- **Directive**:
Starting at the line that contains "Write part 3 of the Blender", reproduce each line exactly up to and including the line that contains "return thing". Reproduce nothing else.

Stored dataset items
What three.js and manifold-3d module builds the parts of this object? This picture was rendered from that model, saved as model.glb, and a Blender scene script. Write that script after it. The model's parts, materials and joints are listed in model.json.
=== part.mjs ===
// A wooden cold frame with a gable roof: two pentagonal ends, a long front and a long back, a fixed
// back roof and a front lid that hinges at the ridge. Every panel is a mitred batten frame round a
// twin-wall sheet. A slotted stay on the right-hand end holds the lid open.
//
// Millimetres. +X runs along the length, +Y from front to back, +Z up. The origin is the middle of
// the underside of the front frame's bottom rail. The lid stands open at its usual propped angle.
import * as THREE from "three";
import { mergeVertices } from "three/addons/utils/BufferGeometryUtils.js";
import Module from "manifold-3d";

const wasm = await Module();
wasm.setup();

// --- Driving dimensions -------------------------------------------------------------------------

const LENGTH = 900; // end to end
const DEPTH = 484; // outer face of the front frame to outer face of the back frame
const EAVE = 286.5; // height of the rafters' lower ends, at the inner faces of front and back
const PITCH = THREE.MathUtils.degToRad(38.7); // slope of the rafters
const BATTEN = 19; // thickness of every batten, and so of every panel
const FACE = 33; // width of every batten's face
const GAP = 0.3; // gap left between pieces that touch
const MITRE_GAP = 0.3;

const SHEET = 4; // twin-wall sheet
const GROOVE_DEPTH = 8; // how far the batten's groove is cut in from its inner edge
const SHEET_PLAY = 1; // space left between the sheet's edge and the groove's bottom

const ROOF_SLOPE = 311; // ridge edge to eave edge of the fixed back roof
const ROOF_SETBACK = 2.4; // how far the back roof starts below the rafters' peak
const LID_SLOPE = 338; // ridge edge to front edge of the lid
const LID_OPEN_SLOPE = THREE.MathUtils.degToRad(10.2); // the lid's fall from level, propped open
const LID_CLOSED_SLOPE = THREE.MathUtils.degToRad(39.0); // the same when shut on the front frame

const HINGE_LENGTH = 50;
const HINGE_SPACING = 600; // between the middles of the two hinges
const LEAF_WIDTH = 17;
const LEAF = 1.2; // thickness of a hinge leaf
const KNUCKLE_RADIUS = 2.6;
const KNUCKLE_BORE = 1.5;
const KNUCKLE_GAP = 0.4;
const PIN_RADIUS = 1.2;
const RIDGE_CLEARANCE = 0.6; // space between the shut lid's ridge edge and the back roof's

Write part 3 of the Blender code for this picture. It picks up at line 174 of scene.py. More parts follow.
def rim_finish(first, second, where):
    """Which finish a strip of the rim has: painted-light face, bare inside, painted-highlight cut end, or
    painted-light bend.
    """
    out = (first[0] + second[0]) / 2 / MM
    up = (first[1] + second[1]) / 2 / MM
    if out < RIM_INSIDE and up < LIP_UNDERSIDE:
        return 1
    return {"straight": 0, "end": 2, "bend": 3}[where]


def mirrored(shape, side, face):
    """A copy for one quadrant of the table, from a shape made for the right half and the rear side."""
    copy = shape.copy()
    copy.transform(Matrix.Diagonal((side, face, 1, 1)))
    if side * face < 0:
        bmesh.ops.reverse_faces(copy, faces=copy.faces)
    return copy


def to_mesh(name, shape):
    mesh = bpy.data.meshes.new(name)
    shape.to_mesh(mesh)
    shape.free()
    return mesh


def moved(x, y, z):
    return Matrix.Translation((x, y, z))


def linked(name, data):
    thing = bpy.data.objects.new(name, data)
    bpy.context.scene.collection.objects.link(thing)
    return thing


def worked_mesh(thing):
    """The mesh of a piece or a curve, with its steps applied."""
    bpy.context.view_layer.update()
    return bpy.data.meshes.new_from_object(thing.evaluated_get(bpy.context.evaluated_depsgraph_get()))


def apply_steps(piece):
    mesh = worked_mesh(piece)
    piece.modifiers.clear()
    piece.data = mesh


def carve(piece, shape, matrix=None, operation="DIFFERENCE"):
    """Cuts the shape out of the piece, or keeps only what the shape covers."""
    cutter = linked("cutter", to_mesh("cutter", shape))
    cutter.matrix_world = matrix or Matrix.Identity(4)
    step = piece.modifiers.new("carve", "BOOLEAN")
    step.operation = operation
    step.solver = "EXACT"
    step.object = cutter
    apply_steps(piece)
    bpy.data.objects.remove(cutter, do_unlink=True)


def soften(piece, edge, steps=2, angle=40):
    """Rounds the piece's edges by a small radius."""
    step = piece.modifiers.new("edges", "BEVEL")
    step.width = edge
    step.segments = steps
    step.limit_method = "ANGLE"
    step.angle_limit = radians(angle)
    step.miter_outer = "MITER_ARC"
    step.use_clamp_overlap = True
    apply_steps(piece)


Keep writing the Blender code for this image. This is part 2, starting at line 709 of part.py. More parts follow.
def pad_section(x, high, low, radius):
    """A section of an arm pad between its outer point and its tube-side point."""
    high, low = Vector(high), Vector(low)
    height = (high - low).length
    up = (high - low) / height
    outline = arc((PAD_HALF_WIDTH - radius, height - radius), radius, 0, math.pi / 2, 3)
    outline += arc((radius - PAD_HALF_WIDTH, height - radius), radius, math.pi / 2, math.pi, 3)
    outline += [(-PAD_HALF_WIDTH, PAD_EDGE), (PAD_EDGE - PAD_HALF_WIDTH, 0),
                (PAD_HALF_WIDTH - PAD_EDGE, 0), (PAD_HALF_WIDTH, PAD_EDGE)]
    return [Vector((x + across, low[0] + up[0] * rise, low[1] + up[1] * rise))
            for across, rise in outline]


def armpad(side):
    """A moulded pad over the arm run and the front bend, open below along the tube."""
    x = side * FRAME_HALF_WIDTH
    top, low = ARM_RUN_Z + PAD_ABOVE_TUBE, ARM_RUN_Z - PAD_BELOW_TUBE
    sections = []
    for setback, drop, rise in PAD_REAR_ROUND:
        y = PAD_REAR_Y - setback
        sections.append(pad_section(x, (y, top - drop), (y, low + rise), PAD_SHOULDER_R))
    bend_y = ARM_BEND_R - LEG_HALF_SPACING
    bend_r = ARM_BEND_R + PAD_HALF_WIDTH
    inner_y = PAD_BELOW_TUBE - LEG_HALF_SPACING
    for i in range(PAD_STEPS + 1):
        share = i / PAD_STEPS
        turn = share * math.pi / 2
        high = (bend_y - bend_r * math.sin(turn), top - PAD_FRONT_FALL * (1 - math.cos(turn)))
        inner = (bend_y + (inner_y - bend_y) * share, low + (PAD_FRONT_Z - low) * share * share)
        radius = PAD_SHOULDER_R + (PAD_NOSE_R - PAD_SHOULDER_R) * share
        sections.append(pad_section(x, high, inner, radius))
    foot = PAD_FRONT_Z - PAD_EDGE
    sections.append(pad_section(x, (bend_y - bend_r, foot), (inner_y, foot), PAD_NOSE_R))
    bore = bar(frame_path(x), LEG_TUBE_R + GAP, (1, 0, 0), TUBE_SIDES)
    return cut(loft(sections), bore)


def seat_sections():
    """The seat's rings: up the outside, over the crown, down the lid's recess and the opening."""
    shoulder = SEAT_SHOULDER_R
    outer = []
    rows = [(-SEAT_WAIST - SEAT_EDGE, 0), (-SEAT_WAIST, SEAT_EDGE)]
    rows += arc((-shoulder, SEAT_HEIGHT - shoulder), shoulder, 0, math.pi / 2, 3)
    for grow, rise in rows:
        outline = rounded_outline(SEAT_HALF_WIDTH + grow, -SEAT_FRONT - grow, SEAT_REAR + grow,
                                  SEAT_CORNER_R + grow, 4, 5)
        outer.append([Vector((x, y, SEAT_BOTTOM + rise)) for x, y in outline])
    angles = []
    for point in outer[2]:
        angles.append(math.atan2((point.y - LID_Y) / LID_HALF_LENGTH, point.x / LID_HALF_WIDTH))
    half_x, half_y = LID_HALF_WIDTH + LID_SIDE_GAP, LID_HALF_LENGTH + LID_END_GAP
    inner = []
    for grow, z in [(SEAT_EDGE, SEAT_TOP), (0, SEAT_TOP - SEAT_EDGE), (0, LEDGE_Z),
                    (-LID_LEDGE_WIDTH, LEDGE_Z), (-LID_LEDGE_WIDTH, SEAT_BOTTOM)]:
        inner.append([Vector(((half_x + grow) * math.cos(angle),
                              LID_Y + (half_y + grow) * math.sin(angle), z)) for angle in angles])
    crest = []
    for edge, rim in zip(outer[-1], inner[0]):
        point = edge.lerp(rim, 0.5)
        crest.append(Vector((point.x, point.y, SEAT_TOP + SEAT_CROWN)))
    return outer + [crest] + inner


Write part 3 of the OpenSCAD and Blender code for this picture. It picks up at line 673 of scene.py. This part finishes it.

- **Reply to the task**:
Write part 3 of the Blender code for this picture. It picks up at line 174 of scene.py. More parts follow.
def rim_finish(first, second, where):
    """Which finish a strip of the rim has: painted-light face, bare inside, painted-highlight cut end, or
    painted-light bend.
    """
    out = (first[0] + second[0]) / 2 / MM
    up = (first[1] + second[1]) / 2 / MM
    if out < RIM_INSIDE and up < LIP_UNDERSIDE:
        return 1
    return {"straight": 0, "end": 2, "bend": 3}[where]


def mirrored(shape, side, face):
    """A copy for one quadrant of the table, from a shape made for the right half and the rear side."""
    copy = shape.copy()
    copy.transform(Matrix.Diagonal((side, face, 1, 1)))
    if side * face < 0:
        bmesh.ops.reverse_faces(copy, faces=copy.faces)
    return copy


def to_mesh(name, shape):
    mesh = bpy.data.meshes.new(name)
    shape.to_mesh(mesh)
    shape.free()
    return mesh


def moved(x, y, z):
    return Matrix.Translation((x, y, z))


def linked(name, data):
    thing = bpy.data.objects.new(name, data)
    bpy.context.scene.collection.objects.link(thing)
    return thing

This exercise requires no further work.